Wow she is pretty! But I don't think she will be big and mature enough to breed next year? How old is she now and what does she weigh? Maybe the pics are just throwing me off.

Also if you plan on breeding, have you considered building a rack system to house them in? SOOOOO much easer to maintain then tanks.


----------



## His Majesty (Apr 5, 2005)

Very nice looking snake man. she has real nice coloration to her


----------



## joey'd (Oct 26, 2005)

febsalien said:


> Very nice looking snake man. she has real nice coloration to her


Thanks trigger for this and the Pastel comment as well.
her color is nice isnt it, i hate to brag about my own girl, but she had the best colors out of all the lessors my breeder had.


----------



## Piranha_man (Jan 29, 2005)

Great looking snake man!!


----------



## joey'd (Oct 26, 2005)

Piranha_man said:


> Great looking snake man!!










thank you sir.
maybe one day soon you can buy one of her clutch.


----------



## THE BLACK PIRANHA (Dec 8, 2003)

Very nice lil ball, love the color. Good Buy


----------



## Mettle (Dec 29, 2003)

Great looking girl. I love lessers. One of my favourite morphs. So big congrats on that one!

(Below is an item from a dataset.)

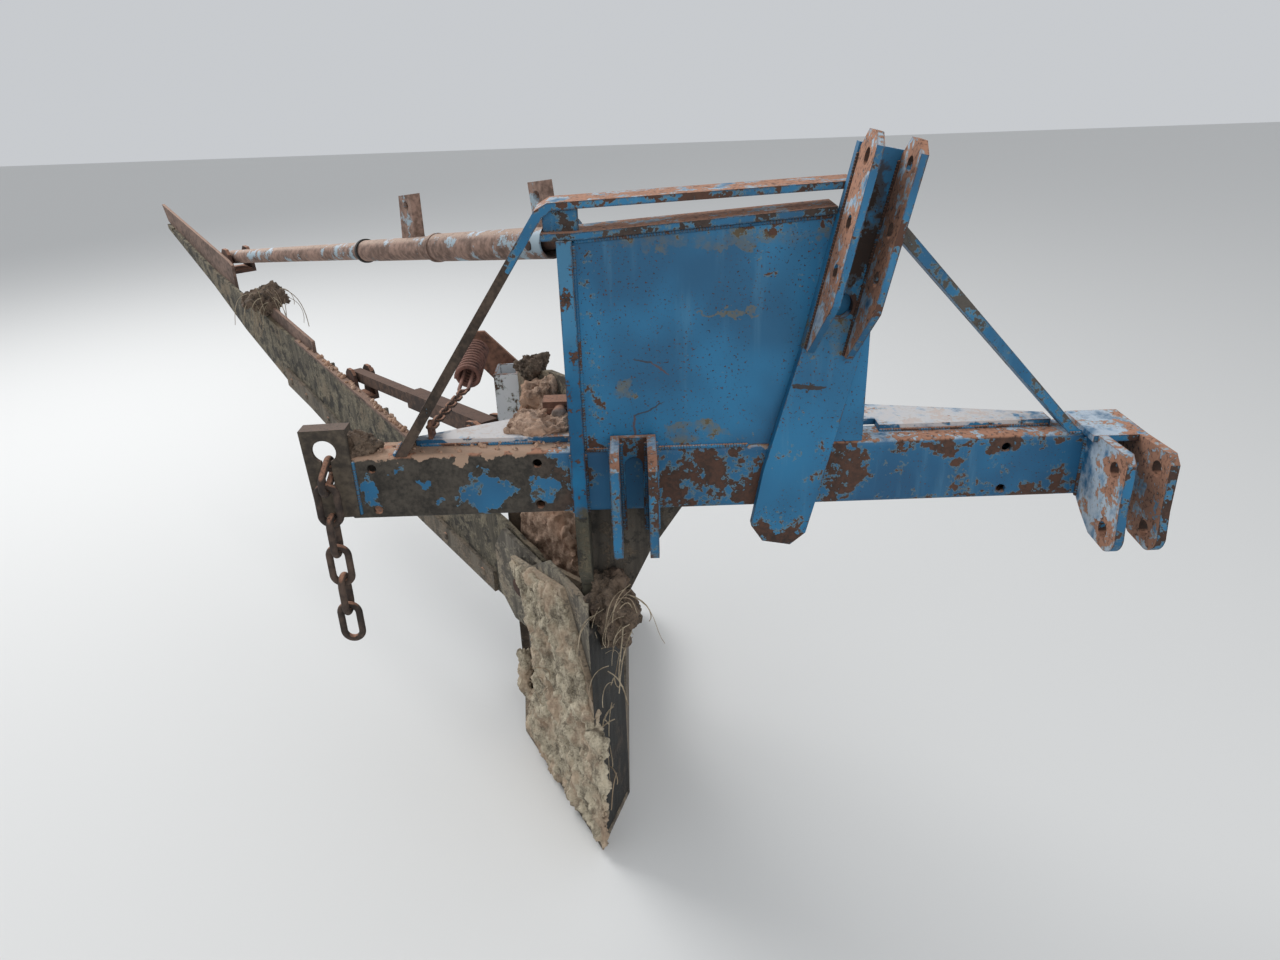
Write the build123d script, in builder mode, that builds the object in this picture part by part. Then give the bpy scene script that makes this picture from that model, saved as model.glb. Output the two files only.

If she was born this year she won't be ready to go in March '11. You typically want to wait til their third winter. So you're looking at cooling her and breeding her in the winter of '11. You never want to breed a snake too early. It can really negatively impact their health and there are lots of theories about how they'll throw tiny clutches for the rest of their lives.

Best of luck with them!

Who did you buy her from?


----------



## joey'd (Oct 26, 2005)

Mettle said:


> Great looking girl. I love lessers. One of my favourite morphs. So big congrats on that one!
> 
> If she was born this year she won't be ready to go in March '11. You typically want to wait til their third winter. So you're looking at cooling her and breeding her in the winter of '11. You never want to breed a snake too early. It can really negatively impact their health and there are lots of theories about how they'll throw tiny clutches for the rest of their lives.
> 
> ...


GRRRRRRRRR im living on hopes and dreams of breeding next season i know.
i got her from the same place i got my Pastel morphsource.com.
he is a great guy, great collection, not to far from you, i would check him out for sure.
i have also heard lots of great feedback from other ball keeprs who have dealt with him.

thanks Mettle


----------



## TJcali (Mar 27, 2009)

Very nice lesser bro shes a beauty


----------



## Mettle (Dec 29, 2003)

She has a really great reduced pattern too. I really like that.


----------